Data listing
○ ○ ○ ○
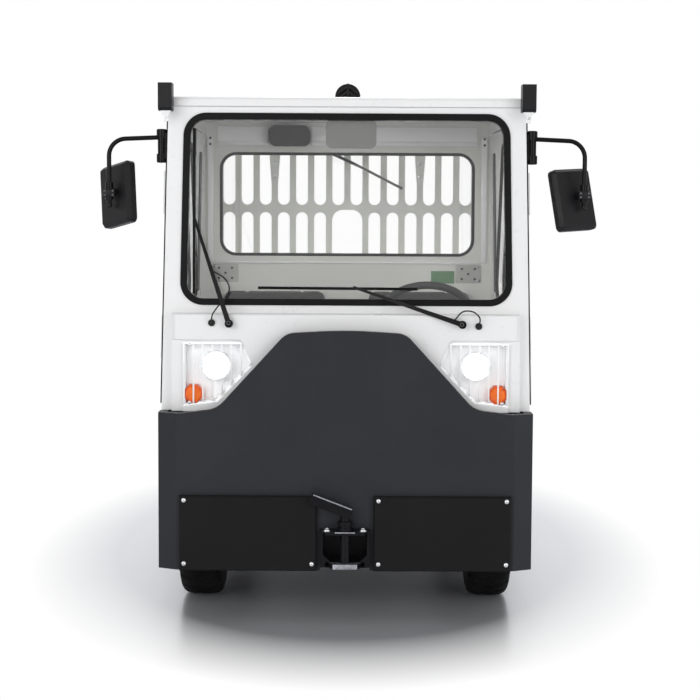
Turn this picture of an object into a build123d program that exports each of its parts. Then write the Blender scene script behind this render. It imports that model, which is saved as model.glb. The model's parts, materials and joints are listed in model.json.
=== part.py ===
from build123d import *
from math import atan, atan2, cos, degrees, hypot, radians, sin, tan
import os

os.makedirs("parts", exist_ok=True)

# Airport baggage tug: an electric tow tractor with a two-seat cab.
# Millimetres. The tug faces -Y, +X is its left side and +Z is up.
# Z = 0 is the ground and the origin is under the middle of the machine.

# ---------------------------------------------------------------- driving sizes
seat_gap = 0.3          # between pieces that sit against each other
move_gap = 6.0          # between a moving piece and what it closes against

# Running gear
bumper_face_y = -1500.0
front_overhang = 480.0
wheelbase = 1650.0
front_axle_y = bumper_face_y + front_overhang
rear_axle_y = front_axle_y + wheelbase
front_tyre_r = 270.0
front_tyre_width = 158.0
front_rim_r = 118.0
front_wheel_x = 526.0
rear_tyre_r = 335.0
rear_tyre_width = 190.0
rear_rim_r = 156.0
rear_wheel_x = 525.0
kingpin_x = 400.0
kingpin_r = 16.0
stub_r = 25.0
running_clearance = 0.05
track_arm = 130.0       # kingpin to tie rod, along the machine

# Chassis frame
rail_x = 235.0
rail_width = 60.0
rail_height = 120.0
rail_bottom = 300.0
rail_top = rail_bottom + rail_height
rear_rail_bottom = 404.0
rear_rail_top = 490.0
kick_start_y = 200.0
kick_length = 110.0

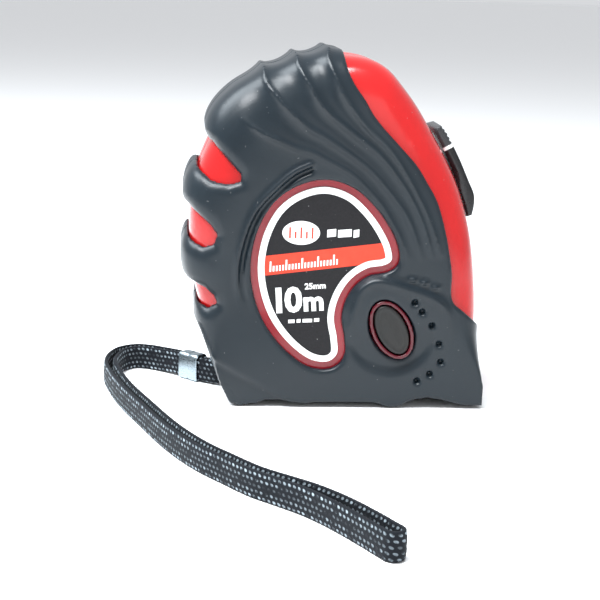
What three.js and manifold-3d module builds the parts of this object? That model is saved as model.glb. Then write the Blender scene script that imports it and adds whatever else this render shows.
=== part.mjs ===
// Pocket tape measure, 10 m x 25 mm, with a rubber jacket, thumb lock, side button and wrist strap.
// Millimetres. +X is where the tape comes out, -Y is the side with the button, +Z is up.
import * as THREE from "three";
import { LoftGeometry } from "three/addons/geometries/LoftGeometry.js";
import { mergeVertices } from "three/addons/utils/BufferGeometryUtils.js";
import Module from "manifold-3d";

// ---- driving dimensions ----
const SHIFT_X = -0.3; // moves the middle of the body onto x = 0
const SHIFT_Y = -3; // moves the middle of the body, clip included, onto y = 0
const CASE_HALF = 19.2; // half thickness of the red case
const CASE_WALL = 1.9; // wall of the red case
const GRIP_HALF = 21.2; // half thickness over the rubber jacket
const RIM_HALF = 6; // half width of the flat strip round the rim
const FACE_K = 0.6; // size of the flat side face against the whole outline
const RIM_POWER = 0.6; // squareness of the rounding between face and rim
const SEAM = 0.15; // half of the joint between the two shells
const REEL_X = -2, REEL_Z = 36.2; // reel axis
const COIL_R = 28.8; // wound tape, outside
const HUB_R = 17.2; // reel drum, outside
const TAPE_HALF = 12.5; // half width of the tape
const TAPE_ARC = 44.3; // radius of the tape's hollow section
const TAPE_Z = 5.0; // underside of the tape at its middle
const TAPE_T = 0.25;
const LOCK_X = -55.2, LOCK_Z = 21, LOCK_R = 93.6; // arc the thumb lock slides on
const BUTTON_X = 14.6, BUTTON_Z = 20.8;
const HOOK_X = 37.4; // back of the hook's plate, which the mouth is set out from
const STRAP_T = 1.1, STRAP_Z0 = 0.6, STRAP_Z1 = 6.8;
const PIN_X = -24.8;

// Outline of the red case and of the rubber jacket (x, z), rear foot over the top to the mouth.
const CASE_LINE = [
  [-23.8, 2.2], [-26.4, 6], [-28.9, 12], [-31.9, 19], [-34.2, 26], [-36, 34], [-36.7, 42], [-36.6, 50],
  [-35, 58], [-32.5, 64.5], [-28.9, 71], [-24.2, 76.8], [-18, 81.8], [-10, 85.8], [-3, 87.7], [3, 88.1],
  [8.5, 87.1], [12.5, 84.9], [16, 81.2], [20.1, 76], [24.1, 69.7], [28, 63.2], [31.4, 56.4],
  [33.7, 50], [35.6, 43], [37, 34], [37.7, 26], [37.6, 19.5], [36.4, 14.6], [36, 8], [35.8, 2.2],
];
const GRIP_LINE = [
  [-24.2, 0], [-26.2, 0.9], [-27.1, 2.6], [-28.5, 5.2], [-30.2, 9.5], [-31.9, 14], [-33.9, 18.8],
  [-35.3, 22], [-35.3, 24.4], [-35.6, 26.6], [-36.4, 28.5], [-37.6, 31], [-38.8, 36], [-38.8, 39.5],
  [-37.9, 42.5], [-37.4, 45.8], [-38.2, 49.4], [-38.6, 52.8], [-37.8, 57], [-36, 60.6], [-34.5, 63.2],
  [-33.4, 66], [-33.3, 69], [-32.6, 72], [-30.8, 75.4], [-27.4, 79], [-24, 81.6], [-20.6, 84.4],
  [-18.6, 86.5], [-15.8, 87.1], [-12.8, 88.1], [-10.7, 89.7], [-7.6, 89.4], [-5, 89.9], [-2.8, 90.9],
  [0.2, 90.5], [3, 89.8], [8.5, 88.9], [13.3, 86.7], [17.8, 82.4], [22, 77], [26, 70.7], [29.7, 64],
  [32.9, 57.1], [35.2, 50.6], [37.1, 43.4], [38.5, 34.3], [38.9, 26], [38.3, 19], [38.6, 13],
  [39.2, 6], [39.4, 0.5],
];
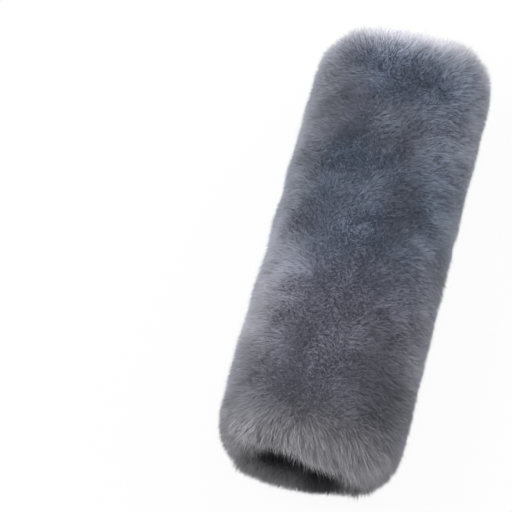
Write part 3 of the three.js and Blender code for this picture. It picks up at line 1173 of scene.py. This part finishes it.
○ ○ ○ ○
Print all the data exactly.

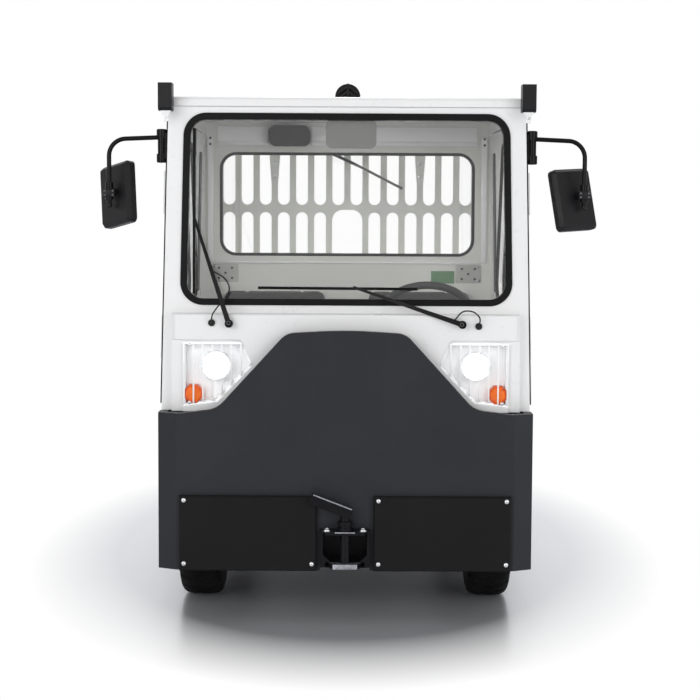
Turn this picture of an object into a build123d program that exports each of its parts. Then write the Blender scene script behind this render. It imports that model, which is saved as model.glb. The model's parts, materials and joints are listed in model.json.
=== part.py ===
from build123d import *
from math import atan, atan2, cos, degrees, hypot, radians, sin, tan
import os

os.makedirs("parts", exist_ok=True)

# Airport baggage tug: an electric tow tractor with a two-seat cab.
# Millimetres. The tug faces -Y, +X is its left side and +Z is up.
# Z = 0 is the ground and the origin is under the middle of the machine.

# ---------------------------------------------------------------- driving sizes
seat_gap = 0.3          # between pieces that sit against each other
move_gap = 6.0          # between a moving piece and what it closes against

# Running gear
bumper_face_y = -1500.0
front_overhang = 480.0
wheelbase = 1650.0
front_axle_y = bumper_face_y + front_overhang
rear_axle_y = front_axle_y + wheelbase
front_tyre_r = 270.0
front_tyre_width = 158.0
front_rim_r = 118.0
front_wheel_x = 526.0
rear_tyre_r = 335.0
rear_tyre_width = 190.0
rear_rim_r = 156.0
rear_wheel_x = 525.0
kingpin_x = 400.0
kingpin_r = 16.0
stub_r = 25.0
running_clearance = 0.05
track_arm = 130.0       # kingpin to tie rod, along the machine

# Chassis frame
rail_x = 235.0
rail_width = 60.0
rail_height = 120.0
rail_bottom = 300.0
rail_top = rail_bottom + rail_height
rear_rail_bottom = 404.0
rear_rail_top = 490.0
kick_start_y = 200.0
kick_length = 110.0

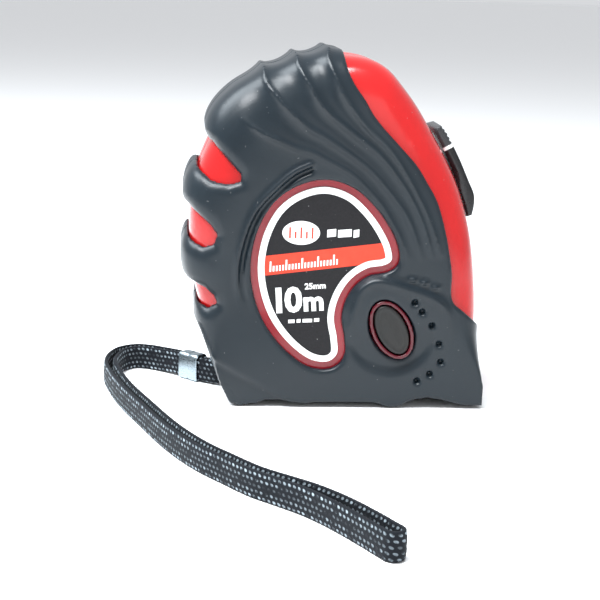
What three.js and manifold-3d module builds the parts of this object? That model is saved as model.glb. Then write the Blender scene script that imports it and adds whatever else this render shows.
=== part.mjs ===
// Pocket tape measure, 10 m x 25 mm, with a rubber jacket, thumb lock, side button and wrist strap.
// Millimetres. +X is where the tape comes out, -Y is the side with the button, +Z is up.
import * as THREE from "three";
import { LoftGeometry } from "three/addons/geometries/LoftGeometry.js";
import { mergeVertices } from "three/addons/utils/BufferGeometryUtils.js";
import Module from "manifold-3d";

// ---- driving dimensions ----
const SHIFT_X = -0.3; // moves the middle of the body onto x = 0
const SHIFT_Y = -3; // moves the middle of the body, clip included, onto y = 0
const CASE_HALF = 19.2; // half thickness of the red case
const CASE_WALL = 1.9; // wall of the red case
const GRIP_HALF = 21.2; // half thickness over the rubber jacket
const RIM_HALF = 6; // half width of the flat strip round the rim
const FACE_K = 0.6; // size of the flat side face against the whole outline
const RIM_POWER = 0.6; // squareness of the rounding between face and rim
const SEAM = 0.15; // half of the joint between the two shells
const REEL_X = -2, REEL_Z = 36.2; // reel axis
const COIL_R = 28.8; // wound tape, outside
const HUB_R = 17.2; // reel drum, outside
const TAPE_HALF = 12.5; // half width of the tape
const TAPE_ARC = 44.3; // radius of the tape's hollow section
const TAPE_Z = 5.0; // underside of the tape at its middle
const TAPE_T = 0.25;
const LOCK_X = -55.2, LOCK_Z = 21, LOCK_R = 93.6; // arc the thumb lock slides on
const BUTTON_X = 14.6, BUTTON_Z = 20.8;
const HOOK_X = 37.4; // back of the hook's plate, which the mouth is set out from
const STRAP_T = 1.1, STRAP_Z0 = 0.6, STRAP_Z1 = 6.8;
const PIN_X = -24.8;

// Outline of the red case and of the rubber jacket (x, z), rear foot over the top to the mouth.
const CASE_LINE = [
  [-23.8, 2.2], [-26.4, 6], [-28.9, 12], [-31.9, 19], [-34.2, 26], [-36, 34], [-36.7, 42], [-36.6, 50],
  [-35, 58], [-32.5, 64.5], [-28.9, 71], [-24.2, 76.8], [-18, 81.8], [-10, 85.8], [-3, 87.7], [3, 88.1],
  [8.5, 87.1], [12.5, 84.9], [16, 81.2], [20.1, 76], [24.1, 69.7], [28, 63.2], [31.4, 56.4],
  [33.7, 50], [35.6, 43], [37, 34], [37.7, 26], [37.6, 19.5], [36.4, 14.6], [36, 8], [35.8, 2.2],
];
const GRIP_LINE = [
  [-24.2, 0], [-26.2, 0.9], [-27.1, 2.6], [-28.5, 5.2], [-30.2, 9.5], [-31.9, 14], [-33.9, 18.8],
  [-35.3, 22], [-35.3, 24.4], [-35.6, 26.6], [-36.4, 28.5], [-37.6, 31], [-38.8, 36], [-38.8, 39.5],
  [-37.9, 42.5], [-37.4, 45.8], [-38.2, 49.4], [-38.6, 52.8], [-37.8, 57], [-36, 60.6], [-34.5, 63.2],
  [-33.4, 66], [-33.3, 69], [-32.6, 72], [-30.8, 75.4], [-27.4, 79], [-24, 81.6], [-20.6, 84.4],
  [-18.6, 86.5], [-15.8, 87.1], [-12.8, 88.1], [-10.7, 89.7], [-7.6, 89.4], [-5, 89.9], [-2.8, 90.9],
  [0.2, 90.5], [3, 89.8], [8.5, 88.9], [13.3, 86.7], [17.8, 82.4], [22, 77], [26, 70.7], [29.7, 64],
  [32.9, 57.1], [35.2, 50.6], [37.1, 43.4], [38.5, 34.3], [38.9, 26], [38.3, 19], [38.6, 13],
  [39.2, 6], [39.4, 0.5],
];
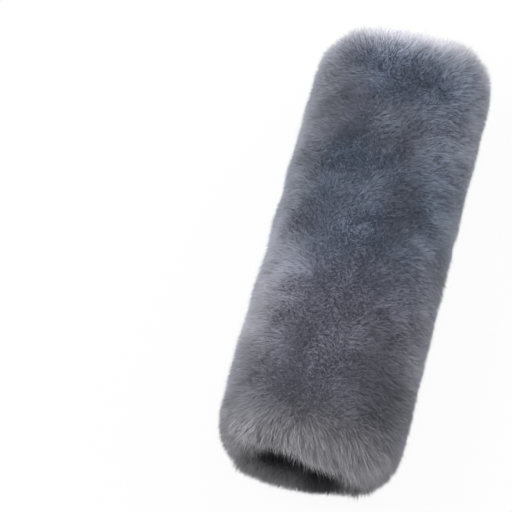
Write part 3 of the three.js and Blender code for this picture. It picks up at line 1173 of scene.py. This part finishes it.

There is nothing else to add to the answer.